Sunrise carpark to Sunrise Hut, Armstrong Saddle, route to Sparrowhawk Biv, Gold Creek, Hall’s farm. Ruahine FP, Saturday 2 November, 2019.
Banner Pix: Lunch spot (1476) looking at Maropea on the right and Maroparea on the far left.
On a gorgeous day, nine wanted to tramp the circuit, which left Geoff to take the van around to the finish point on the farm. (Thank you to the farmer for kind permission.)
The walk up to Sunrise is on such a wide benched track that, to ease the boredom, some music was required – in my case, Thomas Tallis followed by the Travelling Wilburys. The music blocked out the sound of a helicopter which was actioning the Northern Ruahine area predator control which shows on the DoC website alert for the area. (See footnote)
After a quick break at Sunrise Hut, we headed over to Armstrong Saddle 1369, and then the start of the route to 1499. The flattish ledge below, which had a few tarns, and Sunrise Hut could be seen. From the cairn, we ensured that we did not go down the north-western ridge, but headed across to the north-eastern ridge (grid bearing 26 degrees).
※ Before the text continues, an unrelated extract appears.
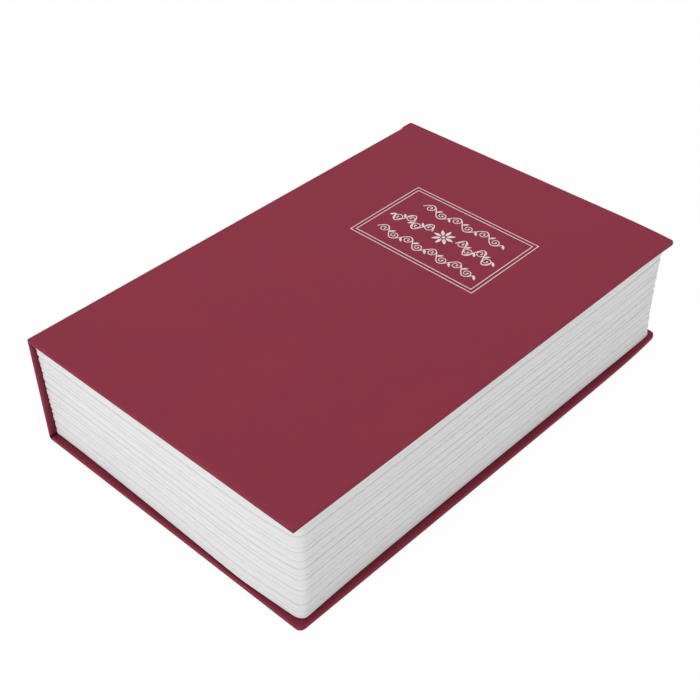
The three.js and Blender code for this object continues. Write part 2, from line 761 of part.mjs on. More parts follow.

We could see 1476 in the distance, but first had to navigate our way through the bush on parts of the ridge. We came prepared to do some track marking but, lo and behold, several trampers had beaten us to it. Their colours-of-the-rainbow tape made this section a lot easier. We wondered if they would run out of tape later along the route.
And they did. So we shared out some orange tape and managed to mark the last section of the route.
We stopped to look out at the western views of Mts Ruapehu and Ngauruhoe, and across to the Mokai Patea Range.
From 1476, we could then see the next undulations and Maropea 1481. We decided that lunch would be a good idea before we tackled this, knowing that after 1481 we would be dropping down to Sparrowhawk Bivouac, where we could renew water supplies. Marie, who had recently won a lot of chocolate bars in the club photo competition, shared her prize.
So we soaked up the views and the sun without wind on the Ruahine tops. Te Atua Mahuru and Colenso Spur, Maroparea and the route to Maropea Forks Hut were all clearly visible – a time to treasure. We headed through the leatherwood, which in one or two areas could do with a trim (next time, maybe).
At Sparrowhawk Biv, after a water refill, we went down to Gold Creek passing the memorial to Danny Rion Jordan, a hunter who was fatally shot by a hunter in a separate party whilst taking a break on the track. His dog, Isla, was also injured. The message is clear on the memorial plaque.
Young kanuka hid the sign up to the Gold Creek Track, but we knew the way to the last small climb up, through the farm, and back to our vehicle.It was an 8½-hour day, but we all enjoyed the chance to be on the Ruahine tops.
Our thanks to Geoff for being the driver and also tramp organiser. Geoff moved the van, was still able to get to Sparrowhawk Biv and have a snooze on the back seat whilst waiting for us.
Trampers: David, Juliet, Alison, Les, Fiona, Geoff Donkin (driver and tramp organiser), Di, Marie, Nina and reporter Julia
FootNotes: DoC Alert
5 November 2019: Northern Ruahine area predator control – rainwater
A predator control operation will take place to apply biodegradable aerial 1080. Access to tracks within the treatment area may be restricted until bait is cleared from them, this is generally completed on the day of application. The rainwater collection tank will be disconnected at the hut until bait is cleared.
Predator control could occur any day after 1 September 2019 depending on weather conditions.
As part of the predator control operation non-toxic prefeed will be aerially applied a minimum of five days before applying 1080 bait. Tracks will not close during this time, but visitors should be aware of falling bait if below a helicopter.
The operation is part of Tiakina Ngā Manu, DoC’s successful predator control programme that protects vulnerable wildlife.